→ **AVAILABLE DATA**:
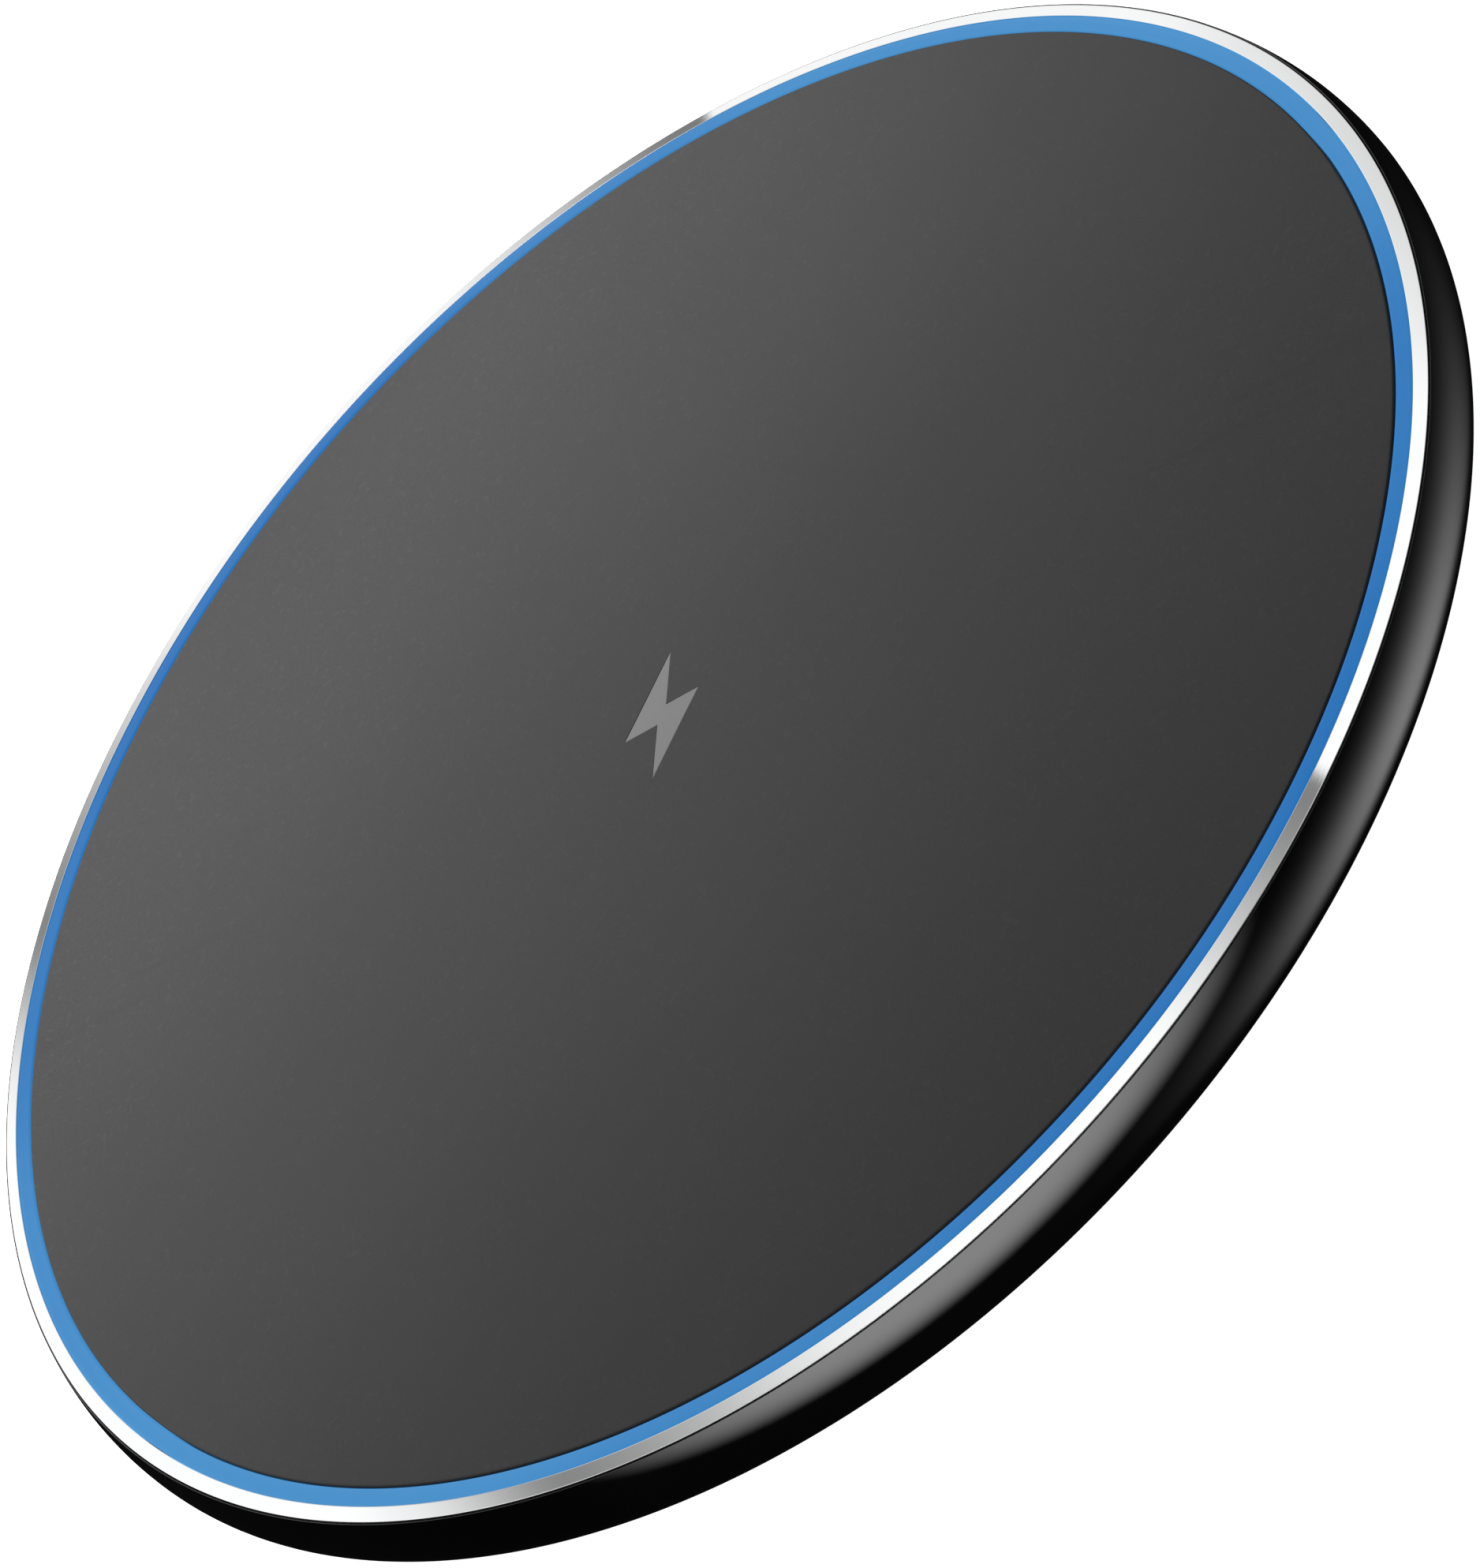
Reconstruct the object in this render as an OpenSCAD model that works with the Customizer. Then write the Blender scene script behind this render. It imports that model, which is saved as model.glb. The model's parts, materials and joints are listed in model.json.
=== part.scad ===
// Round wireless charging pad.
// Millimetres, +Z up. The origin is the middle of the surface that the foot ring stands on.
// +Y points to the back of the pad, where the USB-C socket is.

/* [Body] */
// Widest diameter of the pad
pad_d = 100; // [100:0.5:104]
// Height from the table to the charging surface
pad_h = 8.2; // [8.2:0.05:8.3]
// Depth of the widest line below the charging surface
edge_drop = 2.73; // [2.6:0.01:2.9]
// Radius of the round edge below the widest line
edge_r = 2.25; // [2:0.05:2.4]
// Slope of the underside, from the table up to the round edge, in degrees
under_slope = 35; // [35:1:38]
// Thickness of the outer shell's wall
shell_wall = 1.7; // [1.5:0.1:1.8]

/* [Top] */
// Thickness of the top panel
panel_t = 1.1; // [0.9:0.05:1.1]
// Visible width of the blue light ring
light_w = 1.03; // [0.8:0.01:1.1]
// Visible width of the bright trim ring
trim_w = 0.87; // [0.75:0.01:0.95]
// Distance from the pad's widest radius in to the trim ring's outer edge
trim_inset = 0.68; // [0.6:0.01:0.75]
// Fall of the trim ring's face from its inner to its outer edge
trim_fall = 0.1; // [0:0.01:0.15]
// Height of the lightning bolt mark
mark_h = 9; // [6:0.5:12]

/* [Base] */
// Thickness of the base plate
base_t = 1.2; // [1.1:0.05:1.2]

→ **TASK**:
Quote the data in full, keeping each word unchanged.

→ **EXPECTED ANSWER**:
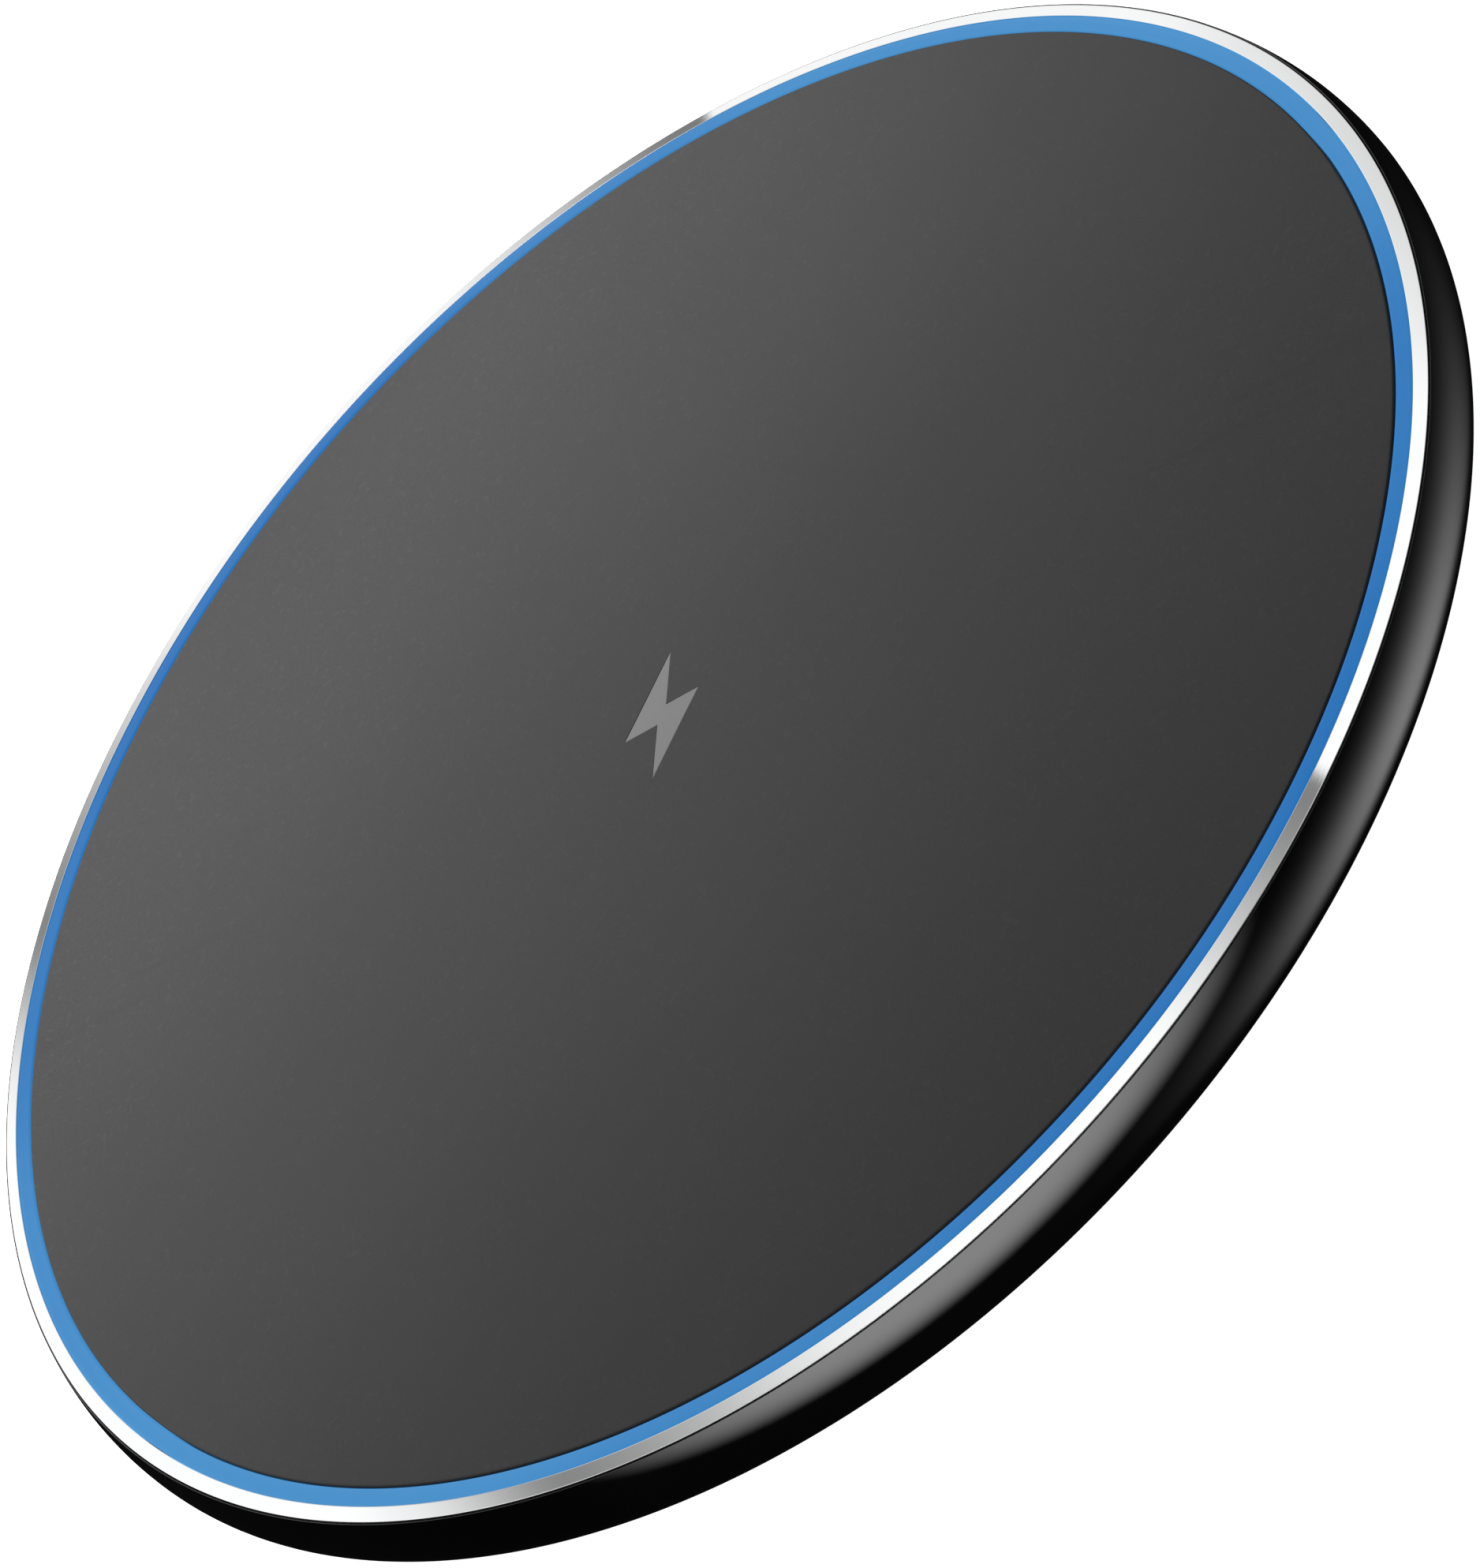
Reconstruct the object in this render as an OpenSCAD model that works with the Customizer. Then write the Blender scene script behind this render. It imports that model, which is saved as model.glb. The model's parts, materials and joints are listed in model.json.
=== part.scad ===
// Round wireless charging pad.
// Millimetres, +Z up. The origin is the middle of the surface that the foot ring stands on.
// +Y points to the back of the pad, where the USB-C socket is.

/* [Body] */
// Widest diameter of the pad
pad_d = 100; // [100:0.5:104]
// Height from the table to the charging surface
pad_h = 8.2; // [8.2:0.05:8.3]
// Depth of the widest line below the charging surface
edge_drop = 2.73; // [2.6:0.01:2.9]
// Radius of the round edge below the widest line
edge_r = 2.25; // [2:0.05:2.4]
// Slope of the underside, from the table up to the round edge, in degrees
under_slope = 35; // [35:1:38]
// Thickness of the outer shell's wall
shell_wall = 1.7; // [1.5:0.1:1.8]

/* [Top] */
// Thickness of the top panel
panel_t = 1.1; // [0.9:0.05:1.1]
// Visible width of the blue light ring
light_w = 1.03; // [0.8:0.01:1.1]
// Visible width of the bright trim ring
trim_w = 0.87; // [0.75:0.01:0.95]
// Distance from the pad's widest radius in to the trim ring's outer edge
trim_inset = 0.68; // [0.6:0.01:0.75]
// Fall of the trim ring's face from its inner to its outer edge
trim_fall = 0.1; // [0:0.01:0.15]
// Height of the lightning bolt mark
mark_h = 9; // [6:0.5:12]

/* [Base] */
// Thickness of the base plate
base_t = 1.2; // [1.1:0.05:1.2]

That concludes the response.